*PROBLEM TO WORK ON*
The listing must be reproduced in full, exactly as it stands.

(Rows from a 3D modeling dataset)
## begin

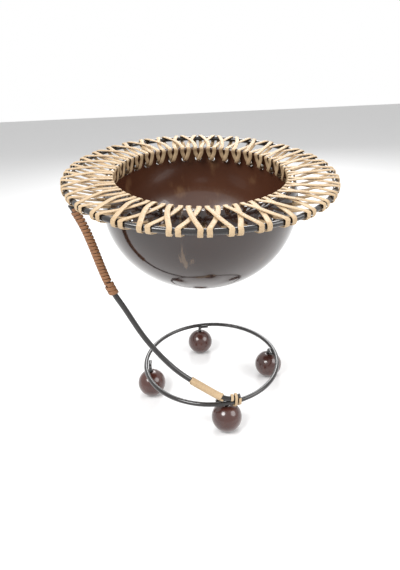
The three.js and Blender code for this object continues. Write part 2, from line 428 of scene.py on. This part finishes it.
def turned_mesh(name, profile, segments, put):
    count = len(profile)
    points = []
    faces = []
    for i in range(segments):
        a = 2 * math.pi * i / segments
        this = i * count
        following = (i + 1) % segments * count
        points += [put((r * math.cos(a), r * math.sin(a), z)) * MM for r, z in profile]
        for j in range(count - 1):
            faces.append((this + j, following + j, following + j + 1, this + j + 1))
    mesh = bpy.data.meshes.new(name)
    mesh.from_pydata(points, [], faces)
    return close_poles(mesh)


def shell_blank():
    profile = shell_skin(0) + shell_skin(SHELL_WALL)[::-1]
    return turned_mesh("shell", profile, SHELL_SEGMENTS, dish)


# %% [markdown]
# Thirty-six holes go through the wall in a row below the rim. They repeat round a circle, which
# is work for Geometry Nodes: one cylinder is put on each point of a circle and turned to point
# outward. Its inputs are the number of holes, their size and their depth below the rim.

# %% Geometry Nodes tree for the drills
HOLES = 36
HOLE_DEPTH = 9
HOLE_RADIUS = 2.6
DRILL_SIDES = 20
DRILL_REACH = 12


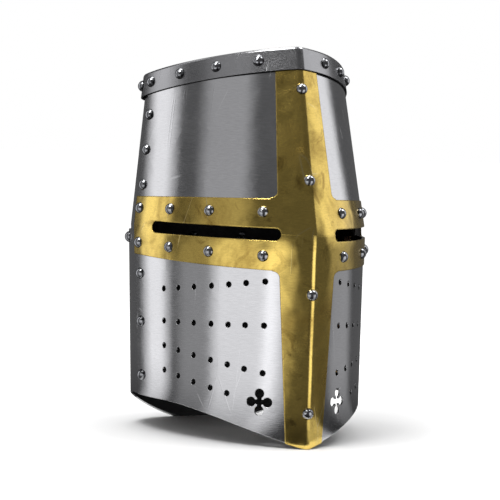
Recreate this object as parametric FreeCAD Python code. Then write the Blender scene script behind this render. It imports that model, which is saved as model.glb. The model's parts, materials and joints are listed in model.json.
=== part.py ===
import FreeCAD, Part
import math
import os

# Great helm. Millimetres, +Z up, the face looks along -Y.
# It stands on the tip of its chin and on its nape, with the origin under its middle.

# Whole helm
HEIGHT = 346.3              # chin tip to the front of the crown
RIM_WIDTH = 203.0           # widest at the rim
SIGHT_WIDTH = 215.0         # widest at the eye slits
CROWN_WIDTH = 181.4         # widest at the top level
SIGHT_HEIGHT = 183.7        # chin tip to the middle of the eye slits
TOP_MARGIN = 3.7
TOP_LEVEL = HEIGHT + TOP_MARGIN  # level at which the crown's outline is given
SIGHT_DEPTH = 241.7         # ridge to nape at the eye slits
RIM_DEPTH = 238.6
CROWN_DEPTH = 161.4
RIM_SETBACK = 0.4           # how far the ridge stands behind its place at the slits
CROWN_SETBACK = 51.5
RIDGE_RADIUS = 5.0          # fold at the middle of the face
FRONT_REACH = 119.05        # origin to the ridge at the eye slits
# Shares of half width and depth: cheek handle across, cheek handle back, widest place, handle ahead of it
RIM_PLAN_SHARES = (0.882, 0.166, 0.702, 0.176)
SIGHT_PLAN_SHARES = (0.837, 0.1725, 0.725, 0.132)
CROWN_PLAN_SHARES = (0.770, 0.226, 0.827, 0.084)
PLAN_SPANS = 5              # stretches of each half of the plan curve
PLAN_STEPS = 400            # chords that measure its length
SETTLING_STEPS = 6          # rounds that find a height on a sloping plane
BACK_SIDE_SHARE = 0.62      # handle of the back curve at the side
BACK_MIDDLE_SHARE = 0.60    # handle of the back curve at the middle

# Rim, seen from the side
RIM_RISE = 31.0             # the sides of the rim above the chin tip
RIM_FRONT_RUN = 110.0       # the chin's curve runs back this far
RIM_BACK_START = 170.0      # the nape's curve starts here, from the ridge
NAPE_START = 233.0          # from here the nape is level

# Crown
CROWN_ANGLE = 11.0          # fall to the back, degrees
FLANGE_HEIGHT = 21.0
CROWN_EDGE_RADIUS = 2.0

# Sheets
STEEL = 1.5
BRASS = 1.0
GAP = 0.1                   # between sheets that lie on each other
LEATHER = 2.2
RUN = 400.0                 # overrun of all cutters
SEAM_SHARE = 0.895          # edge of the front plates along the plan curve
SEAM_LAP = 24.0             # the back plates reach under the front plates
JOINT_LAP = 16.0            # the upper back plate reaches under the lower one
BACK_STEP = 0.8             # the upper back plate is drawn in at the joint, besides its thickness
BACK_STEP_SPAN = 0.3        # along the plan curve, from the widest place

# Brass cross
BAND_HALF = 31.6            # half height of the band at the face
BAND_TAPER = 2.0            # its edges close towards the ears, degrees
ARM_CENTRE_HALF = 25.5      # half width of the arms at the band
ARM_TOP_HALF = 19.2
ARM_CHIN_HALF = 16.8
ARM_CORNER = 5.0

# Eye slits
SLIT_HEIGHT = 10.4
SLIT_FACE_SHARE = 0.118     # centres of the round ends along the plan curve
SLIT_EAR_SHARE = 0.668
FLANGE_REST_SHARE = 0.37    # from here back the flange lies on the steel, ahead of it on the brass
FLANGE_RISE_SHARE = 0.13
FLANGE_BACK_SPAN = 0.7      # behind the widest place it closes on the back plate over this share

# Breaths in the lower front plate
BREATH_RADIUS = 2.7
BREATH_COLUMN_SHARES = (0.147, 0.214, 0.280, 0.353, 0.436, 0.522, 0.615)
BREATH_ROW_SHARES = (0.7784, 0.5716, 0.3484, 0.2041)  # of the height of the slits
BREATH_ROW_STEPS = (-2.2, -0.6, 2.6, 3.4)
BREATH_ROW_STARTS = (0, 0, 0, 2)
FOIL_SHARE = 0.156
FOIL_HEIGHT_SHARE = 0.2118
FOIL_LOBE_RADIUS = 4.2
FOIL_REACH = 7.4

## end

*THE RESPONSE*
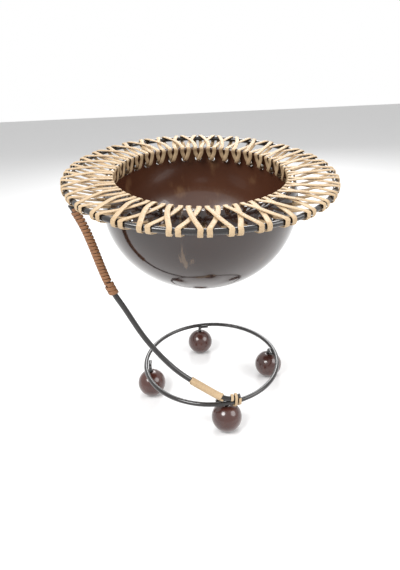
The three.js and Blender code for this object continues. Write part 2, from line 428 of scene.py on. This part finishes it.
def turned_mesh(name, profile, segments, put):
    count = len(profile)
    points = []
    faces = []
    for i in range(segments):
        a = 2 * math.pi * i / segments
        this = i * count
        following = (i + 1) % segments * count
        points += [put((r * math.cos(a), r * math.sin(a), z)) * MM for r, z in profile]
        for j in range(count - 1):
            faces.append((this + j, following + j, following + j + 1, this + j + 1))
    mesh = bpy.data.meshes.new(name)
    mesh.from_pydata(points, [], faces)
    return close_poles(mesh)


def shell_blank():
    profile = shell_skin(0) + shell_skin(SHELL_WALL)[::-1]
    return turned_mesh("shell", profile, SHELL_SEGMENTS, dish)


# %% [markdown]
# Thirty-six holes go through the wall in a row below the rim. They repeat round a circle, which
# is work for Geometry Nodes: one cylinder is put on each point of a circle and turned to point
# outward. Its inputs are the number of holes, their size and their depth below the rim.

# %% Geometry Nodes tree for the drills
HOLES = 36
HOLE_DEPTH = 9
HOLE_RADIUS = 2.6
DRILL_SIDES = 20
DRILL_REACH = 12


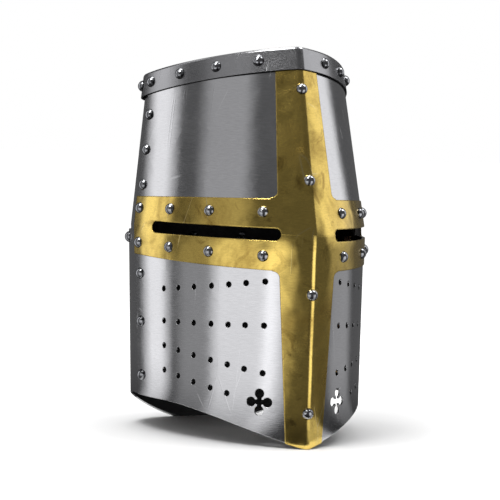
Recreate this object as parametric FreeCAD Python code. Then write the Blender scene script behind this render. It imports that model, which is saved as model.glb. The model's parts, materials and joints are listed in model.json.
=== part.py ===
import FreeCAD, Part
import math
import os

# Great helm. Millimetres, +Z up, the face looks along -Y.
# It stands on the tip of its chin and on its nape, with the origin under its middle.

# Whole helm
HEIGHT = 346.3              # chin tip to the front of the crown
RIM_WIDTH = 203.0           # widest at the rim
SIGHT_WIDTH = 215.0         # widest at the eye slits
CROWN_WIDTH = 181.4         # widest at the top level
SIGHT_HEIGHT = 183.7        # chin tip to the middle of the eye slits
TOP_MARGIN = 3.7
TOP_LEVEL = HEIGHT + TOP_MARGIN  # level at which the crown's outline is given
SIGHT_DEPTH = 241.7         # ridge to nape at the eye slits
RIM_DEPTH = 238.6
CROWN_DEPTH = 161.4
RIM_SETBACK = 0.4           # how far the ridge stands behind its place at the slits
CROWN_SETBACK = 51.5
RIDGE_RADIUS = 5.0          # fold at the middle of the face
FRONT_REACH = 119.05        # origin to the ridge at the eye slits
# Shares of half width and depth: cheek handle across, cheek handle back, widest place, handle ahead of it
RIM_PLAN_SHARES = (0.882, 0.166, 0.702, 0.176)
SIGHT_PLAN_SHARES = (0.837, 0.1725, 0.725, 0.132)
CROWN_PLAN_SHARES = (0.770, 0.226, 0.827, 0.084)
PLAN_SPANS = 5              # stretches of each half of the plan curve
PLAN_STEPS = 400            # chords that measure its length
SETTLING_STEPS = 6          # rounds that find a height on a sloping plane
BACK_SIDE_SHARE = 0.62      # handle of the back curve at the side
BACK_MIDDLE_SHARE = 0.60    # handle of the back curve at the middle

# Rim, seen from the side
RIM_RISE = 31.0             # the sides of the rim above the chin tip
RIM_FRONT_RUN = 110.0       # the chin's curve runs back this far
RIM_BACK_START = 170.0      # the nape's curve starts here, from the ridge
NAPE_START = 233.0          # from here the nape is level

# Crown
CROWN_ANGLE = 11.0          # fall to the back, degrees
FLANGE_HEIGHT = 21.0
CROWN_EDGE_RADIUS = 2.0

# Sheets
STEEL = 1.5
BRASS = 1.0
GAP = 0.1                   # between sheets that lie on each other
LEATHER = 2.2
RUN = 400.0                 # overrun of all cutters
SEAM_SHARE = 0.895          # edge of the front plates along the plan curve
SEAM_LAP = 24.0             # the back plates reach under the front plates
JOINT_LAP = 16.0            # the upper back plate reaches under the lower one
BACK_STEP = 0.8             # the upper back plate is drawn in at the joint, besides its thickness
BACK_STEP_SPAN = 0.3        # along the plan curve, from the widest place

# Brass cross
BAND_HALF = 31.6            # half height of the band at the face
BAND_TAPER = 2.0            # its edges close towards the ears, degrees
ARM_CENTRE_HALF = 25.5      # half width of the arms at the band
ARM_TOP_HALF = 19.2
ARM_CHIN_HALF = 16.8
ARM_CORNER = 5.0

# Eye slits
SLIT_HEIGHT = 10.4
SLIT_FACE_SHARE = 0.118     # centres of the round ends along the plan curve
SLIT_EAR_SHARE = 0.668
FLANGE_REST_SHARE = 0.37    # from here back the flange lies on the steel, ahead of it on the brass
FLANGE_RISE_SHARE = 0.13
FLANGE_BACK_SPAN = 0.7      # behind the widest place it closes on the back plate over this share

# Breaths in the lower front plate
BREATH_RADIUS = 2.7
BREATH_COLUMN_SHARES = (0.147, 0.214, 0.280, 0.353, 0.436, 0.522, 0.615)
BREATH_ROW_SHARES = (0.7784, 0.5716, 0.3484, 0.2041)  # of the height of the slits
BREATH_ROW_STEPS = (-2.2, -0.6, 2.6, 3.4)
BREATH_ROW_STARTS = (0, 0, 0, 2)
FOIL_SHARE = 0.156
FOIL_HEIGHT_SHARE = 0.2118
FOIL_LOBE_RADIUS = 4.2
FOIL_REACH = 7.4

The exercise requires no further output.